WHY ARE YOU NOT GIVING UP? BECAUSE I WANT TO SEE WHAT IS MY THRESHOLD!
Successful creators should be weighed on their own merits.
Successful creators should be weighed on their own merits. Despite their variances in values and ways, these artists constantly collaborate to reach equality. In today’s art world, there is no such thing as fairness! When one side gets what they want exactly, the other can’t complain. Nothing happens until the artist passes the threshold, where the works cease to be political and mediocre!
With a distinctive approach to leadership, three Latino artists: Gabriela, Alessandra and Verny, are captivating the collectors’ attention.
Wassily Kandinsky said, “Abstract means to separate something from something else.” Alessandra and Verny examine their expressive potential to create striking compositions with bold strokes in an “Outstanding Magical Figurative World.” While Gabriela, in a passionate way as an artist herself, alludes to the patron’s attention to the artists she represents with creative skills, evoking an instinctive emotional reaction.
Gabriela Monterroso (Guatemalan-American) / Gallerist
A unique curator and imaginary artist turned gallerist. She has built a unique space and a strong reputation as a maverick for emerging artists in the Houston art scene. Her strategic vision is sought-after by some of the most esteemed collectors in the region, with a reputation for showing works of merit.
“I get my inspiration from teachers, curators and fellow artists involved in the process to make sure Monterroso Gallery could show and represent excellent. I have two main goals. The first one is to provide a great space for artists to show their artwork proudly. Most artists are thrilled their pieces could be part of a more in-depth cultural conversation, and Monterroso Gallery provides not only the physical space to achieve that but a virtual connection to showcase just their art. The second is to help collectors adjust their perspectives, focus on the local talent, and become part of the network that supports artists who’s work they get to know and admire.”

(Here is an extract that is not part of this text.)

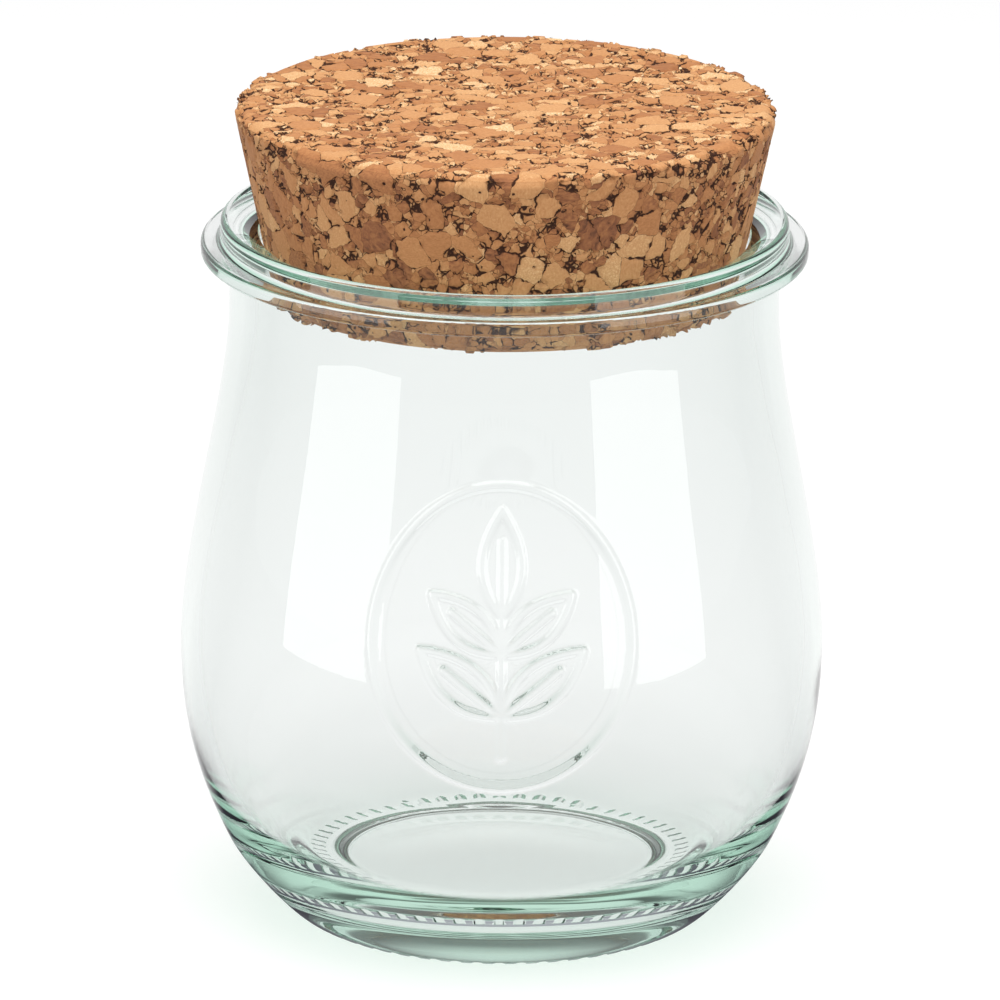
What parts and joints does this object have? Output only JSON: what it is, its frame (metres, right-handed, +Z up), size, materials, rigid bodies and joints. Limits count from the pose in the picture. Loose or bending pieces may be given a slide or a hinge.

Alessandra Albin (Mexican-American) / Sculptor
She is a fantastic figurative sculptor. Her work is the intersection where sensuality, mysticism, and excitement mingled in one glimpse of the human body, allowing the viewer’s imagination to fly. Her vocation can be summarized by not being a career but a decision to listen to her deepest self to become an artist. She considers the relationship between gesture and language nonverbal communication.
“It’s a fragment. I don’t want complete pieces; I don’t like them. I have to leave things to the imagination and leave space so you can put your stuff in it. You don’t see the complete piece, but you complete it, not me. So, that is my fragment and your fragment. If we connect, that’s it. The magic is done.”
Verny Sanchez (Venezuelan, Spanish-American) / Multimedia
He is a master of applying the interplay between abstraction and figuration closely. The term abstract does not attempt to portray reality. His object of worship, the “human figurative rhetoric”; his aim, “minimalism”; and “abstraction,” his tool.
“As a Latino artist, he believes all obstacles are in the same Latinos mind. There is a wrong preconception of the excessive defense of the race, a pattern of ego that incites the same Latinos to react to something that provokes us to believe that we are much better than others. When in reality, it is not a competitive system, but an act of symbolic integration.”
These artists keep us guessing who gives us more to see, a rare example of perseverance and conviction. One that is not only entitled to admiration and respect but one that should serve as inspiration for how to cope without sociopolitical misfeeds and “stupid terminologies” against unfairness. These are Latinos suitable to break through several more thresholds.